Le clochard snob

Beau soleil mais journée froide sur Montréal, un vent piquant nous enlève le goût de bouger. Il faut sortir quand même, et je connais un endroit pour ces jours-là.

Oui, un petit parc qui entoure une bouche de métro, quelques arbres dénudés, un long mur qui bloque le vent, et un bon soleil qui veut bien nous faire croire que ce sera le printemps un jour. Je m'assois sur un banc pour constater qu'il n'y a pas que le soleil qui chauffe ce petit espace, une bouche d'aération du métro souffle une brise presque estivale. Bon, ça sent un peu le caoutchouc des pneus, l'humanité laborieuse, mais quand il fait -15 ailleurs, on ne se plaint pas et on en profite.

Je suis loin d'être le seul à connaître le petit coin. Il y a des signes évidents qu'un clochard dort ici avec au moins un chien. Vie pénible qu'être clochard dans une ville du Nord. Il y a des refuges, mais ils n'acceptent pas les chiens. Alors, ils survivent comme ils peuvent aux grands froids de l'hiver, et parfois, ils n'en survivent pas.

Pour l'instant, il n'y a que moi, et une cinquantaine de pigeons, à qui l'air du métro parle aussi du printemps. Les mâles racontent des trucs que je ne veux pas comprendre aux femelles qui ne manifestent aucun intérêt pour le moment. Cela forme une danse particulière où on se pile un peu sur les pattes pour ne pas sortir du courant d'air chaud, mais où on tente d'éviter à la fois les coups de bec, ou qu'un excité vous monte sur le dos.

Il y a en un qui se lasse et vient près de moi sur le banc. Tout de suite il commence un discours un peu méprisant pour ses congénères, expliquant que lui, il sait se tenir, que lui, il est Palombe, que lui... que lui... J'écoute ce discours avec un certain sourire, les palombes sont des pigeons ramiers qui migrent, et sa seule présence en ville au coeur de l'hiver, prouve son mensonge. Mais qui serais-je pour le condamner, moi qui suis aussi en ville et ne désire que la forêt.

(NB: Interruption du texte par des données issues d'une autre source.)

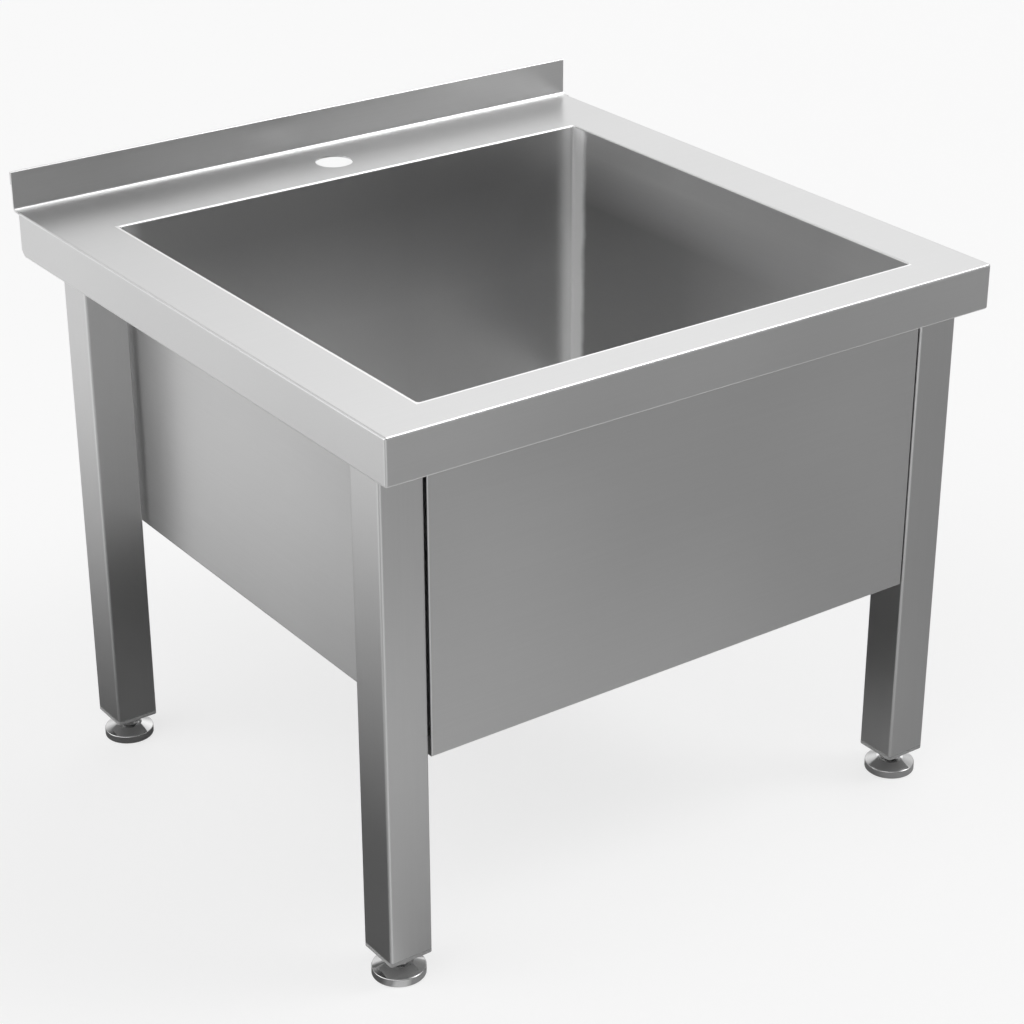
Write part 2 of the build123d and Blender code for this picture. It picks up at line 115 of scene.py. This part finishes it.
def mix(tree, kind, share, first, second, blend="MIX"):
    node = add(tree, "ShaderNodeMix", data_type=kind, blend_type=blend)
    a, b, result = MIX_SOCKETS[kind]
    return feed(tree, node, {0: share, a: first, b: second}).outputs[result]


def ramp(tree, value, low, high, start=0.3, end=0.7):
    """From low to high while the value goes from start to end. The usual range is that of noise."""
    node = add(tree, "ShaderNodeMapRange")
    return feed(tree, node, {
        "Value": value, "From Min": start, "From Max": end, "To Min": low, "To Max": high,
    }).outputs["Result"]


def noise(tree, place, scale, detail, rough):
    node = add(tree, "ShaderNodeTexNoise")
    return feed(tree, node, {
        "Vector": place, "Scale": scale, "Detail": detail, "Roughness": rough,
    }).outputs["Fac"]


def split(tree, value):
    node = feed(tree, add(tree, "ShaderNodeSeparateXYZ"), {0: value})
    return [node.outputs[axis] for axis in "XYZ"]


def object_place(tree):
    return add(tree, "ShaderNodeTexCoord").outputs["Object"]


def new_material(name):
    material = bpy.data.materials.new(name)
    material.use_nodes = True
    material.node_tree.nodes.clear()
    return material, material.node_tree


def put_out(tree, shader, kind="ShaderNodeOutputMaterial"):
    tree.links.new(shader.outputs[0], add(tree, kind).inputs[0])


def shader_of(material):
    return next(node for node in material.node_tree.nodes if node.type == "BSDF_PRINCIPLED")


def source(socket):
    return socket.links[0].from_socket


def recolour(material, share, colour, blend="MIX"):
    """Blend a colour or a tone into a material's base colour."""
    tree = material.node_tree
    base = shader_of(material).inputs["Base Color"]
    tree.links.new(mix(tree, "RGBA", share, source(base), colour, blend), base)


# Stainless steel. Its grain follows one axis of the object.
WHITE = (1.0, 1.0, 1.0, 1)
AXES = {"x": (1, 0, 0), "y": (0, 1, 0), "z": (0, 0, 1)}
GRAIN_STRETCH = 0.015
GRAIN_NOISE = (2.0, 0.6)  # detail, roughness
CLOUD_NOISE = (7, 0.0, 0.5)  # scale, detail, roughness
BROAD_NOISE = (40, 2.0, 0.5)
GRAIN_TONE, CLOUD_TONE = 0.018, 0.03  # shares by which they change it
GRAIN_GLOSS, CLOUD_GLOSS = 0.02, 0.1
SQUARE_ON = 0.7  # cosine beyond which a face is square to the grain's axis


def across_grain(tree, along):
    """Direction in the surface, square to the grain. A face square to the grain's axis is brushed
    along another one."""
    normal = add(tree, "ShaderNodeNewGeometry").outputs["True Normal"]
    facing = vector(tree, "DOT_PRODUCT", normal, AXES[along])
    square_on = number(tree, "GREATER_THAN", number(tree, "ABSOLUTE", facing), SQUARE_ON)
    other = AXES["y" if along == "x" else "x"]
    grain = mix(tree, "VECTOR", square_on, AXES[along], other)
    return vector(tree, "CROSS_PRODUCT", normal, grain)


def steel(name, colour, roughness, grain, along, brushed_look=0.6):
    """Stainless sheet. Its grain runs along one axis. Faint clouds change its tone and gloss."""
    material, tree = new_material(name)
    place = object_place(tree)
    stretch = [GRAIN_STRETCH if size else 1 for size in AXES[along]]
    lines = feed(tree, add(tree, "ShaderNodeMapping"), {"Vector": place, "Scale": stretch})
    brushed = noise(tree, lines.outputs["Vector"], grain, *GRAIN_NOISE)
    clouds = noise(tree, place, *CLOUD_NOISE)

    def vary(level, by_grain, by_clouds):
        fine = ramp(tree, brushed, 1 - by_grain, 1 + by_grain, 0.1, 0.9)
        broad = ramp(tree, clouds, level * (1 - by_clouds), level * (1 + by_clouds), 0.0, 1.0)
        return number(tree, "MULTIPLY", fine, broad)

    tone = vary(1, GRAIN_TONE, CLOUD_TONE)
    shader = feed(tree, add(tree, "ShaderNodeBsdfPrincipled"), {
        "Metallic": 1.0,
        "Anisotropic": brushed_look,
        "Tangent": across_grain(tree, along),
        "Base Color": mix(tree, "RGBA", 1, (*colour, 1), tone, "MULTIPLY"),
        "Roughness": vary(roughness, GRAIN_GLOSS, CLOUD_GLOSS),
    })
    put_out(tree, shader)
    return material


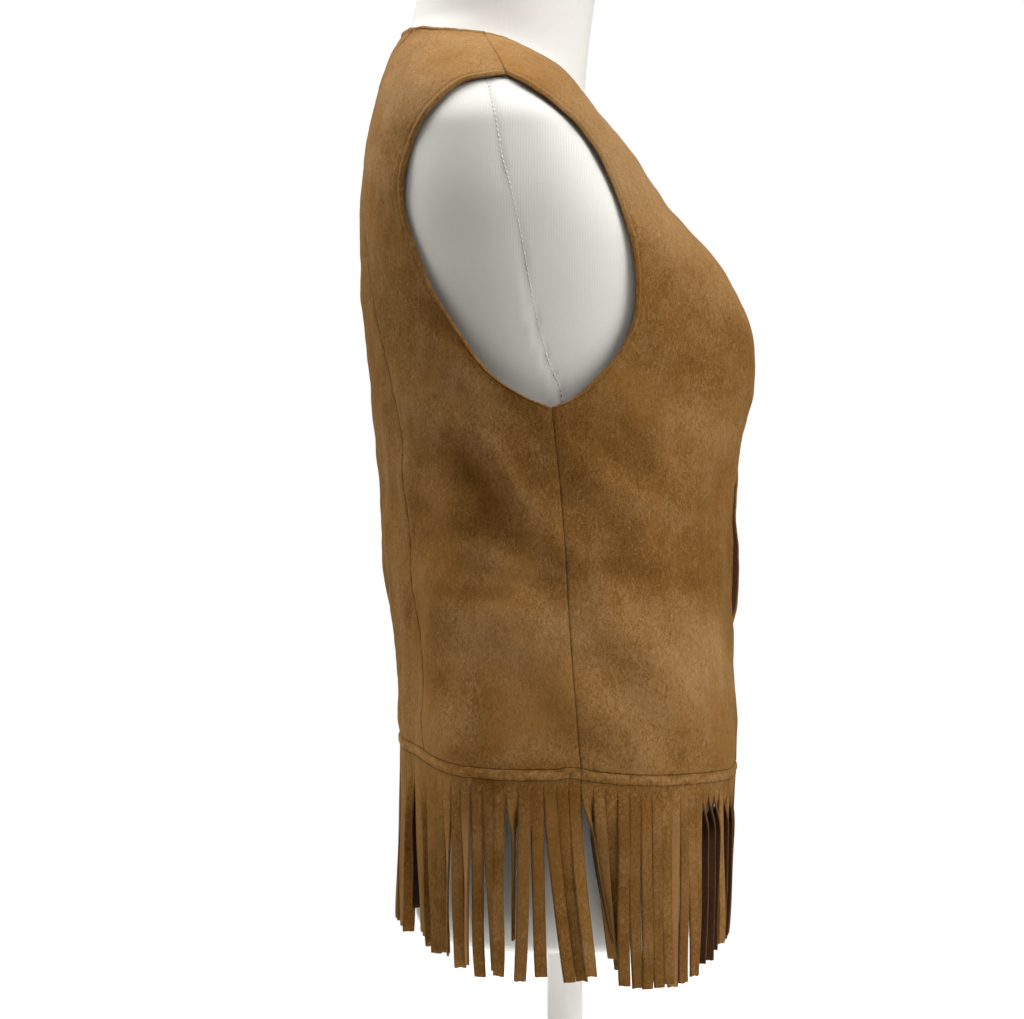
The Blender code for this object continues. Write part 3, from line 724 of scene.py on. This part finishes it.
def lineEnds(start, end, row):
    a, b = start(row), end(row)
    share = 0.5 * vestCut["seamGap"] / spans(a, b)
    return a + (b - a) * share, b + (a - b) * share


def addPanel(name, side, start, end, lastRow, edges, seed):
    # edges gives for the start, end, top and bottom whether it is a turned edge, per row or as one number
    cut, look = vestCut, panelLook
    ends = np.array(look["endRows"])
    inner = np.arange(1, lastRow - 1 + 1e-9, 1 / look["rowsPerRow"])
    rows = np.concatenate((ends, inner, (lastRow - ends)[::-1]))
    first, last = lineEnds(start, end, rows)
    if edges["top"] == 0 and lastRow > neckRow:      # stop half a gap short of the shoulder seam
        shift = edges["shoulder"] * 0.5 * cut["seamGap"] / 0.09
        near = ramp(rows, lastRow - 1, lastRow)
        first[:, 0] += shift * near
        last[:, 0] += shift * near
    trial = np.linspace(0, 1, 40)[None, :, None]
    path = first[:, None] + (last - first)[:, None] * trial
    widths = np.linalg.norm(np.diff(vestBase(path[..., 0], path[..., 1]), axis=1), axis=-1).sum(1)
    edge = np.array(look["edgeColumns"]) / 1000
    middle = max(int((widths.max() - 2 * edge[-1]) / look["middleGap"]), 6)
    inside = np.linspace(0, 1, middle + 1)[1:-1]
    shares = np.stack([np.concatenate((
        edge / w, edge[-1] / w + (1 - 2 * edge[-1] / w) * inside, (1 - edge / w)[::-1])) for w in widths])
    grid = first[:, None] + (last - first)[:, None] * shares[..., None]
    toHem = hemLevel(grid[0, :, 0]) - grid[0, :, 1]
    grid[..., 1] += toHem * (1 - ramp(rows, 0, cut["hemRows"]))[:, None]
    turn, level = side * grid[..., 0], grid[..., 1]
    flat = vestPoint(turn, level)
    fromStart, fromEnd = runLengths(flat, 1)
    fromBottom, fromTop = runLengths(flat, 0)
    rowOf = np.broadcast_to(rows[:, None], turn.shape)

    def profile(distance, along, turned, offset):
        return turned * edgeRoll(distance) + (1 - turned) * seamDip(distance, along, seed + offset)

    turnedStart, turnedEnd = edges["start"](rowOf), edges["end"](rowOf)
    relief = profile(fromStart, fromBottom, turnedStart, 1) + profile(fromEnd, fromBottom, turnedEnd, 2)
    nearEnds = 0.30 + 0.70 * np.maximum(bell(fromStart * 1000, 9.0), bell(fromEnd * 1000, 7.0))
    atTop = 1.0 if edges["top"] else nearEnds     # the shoulder seam is pressed flat between its ends
    relief = relief + atTop * profile(fromTop, fromStart, edges["top"], 3)
    relief = np.maximum(relief + 0.5 * seamDip(fromBottom, fromStart, seed + 4), -look["deepestDip"])
    creases, more = creaseRelief(turn, level)
    base = vestPoint(turn, level, more * ramp(fromBottom, 0.0, 0.010))
    normal = outward(turn, level)
    wall = cut["wall"] + relief
    outer = base + normal * wall[..., None]
    push = np.full(turn.shape, 0.5 * cut["seamGap"])
    push = np.maximum(push, look["rimShare"] * cut["wall"] * np.maximum.reduce((
        turnedStart * (fromStart < 1e-6), turnedEnd * (fromEnd < 1e-6), edges["top"] * (fromTop < 1e-6))))

    def groove(distance, turned):
        sewn = (1 - turned) * look["seamLine"] * bell(distance, 0.0005)
        return sewn + turned * look["stitchLine"] * bell(distance - look["stitchInset"], 0.0008)

    shade = (edges["startLine"] * groove(fromStart, turnedStart) + edges["endLine"] * groove(fromEnd, turnedEnd)
             + atTop ** 2 * groove(fromTop, edges["top"]) + 0.3 * groove(fromBottom, 0.0))
    marks = {
        "seamShade": np.clip(shade * 0.85, 0, 1),
        # painted light and shade on the folds and creases: ridges lighter, troughs darker
        "foldLightAndTone": np.clip((creases + 0.25 * foldHeight(wrapped(turn), level, cut["folds"])) / 0.0016, -1, 1),
        # painted light and shade: faces turned upwards lighter, a band across the shoulders lighter, one across
        # the waist darker
        "paintedTopLight": (ramp(normal[..., 2], -0.05, 0.40) + 0.9 * bell(level - 0.675, 0.032)
                    - 0.35 * bell(level - 0.425, 0.045)),
    }
    return closedCloth(name, outer, base, push, marks, tanSuede, brownReverse)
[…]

Soyons clairs, pour lui comme pour moi, c'est en ville qu'il est le plus facile de trouver notre repas et c'est pour ça que nous sommes là. Je ne sais pas pourquoi on méprise autant les pigeons. Ils sont magnifiques avec de grandes variétés de couleurs, ont un vol précis et puissant, et battent en baratin tous les chanteurs de charme.

Avantage sur moi, ils font aux statues des grands hommes ce que j'ai toujours désiré faire, sans vraiment oser.

S'il y en a tant en ville, c'est simplement parce que vous laissez trainer tellement d'immondices qu'ils ont largement de quoi se nourrir. C'est aussi parce que vous refusez de les manger. Pourtant, c'est de la bonne viande. Il y a un couple de faucons pélerins qui habitent près de chez moi, et ils se nourrissent presqu'exclusivement de pigeons.

Demain, 25 à 30 centimètres de neige sur Montréal, je vais revenir les voir.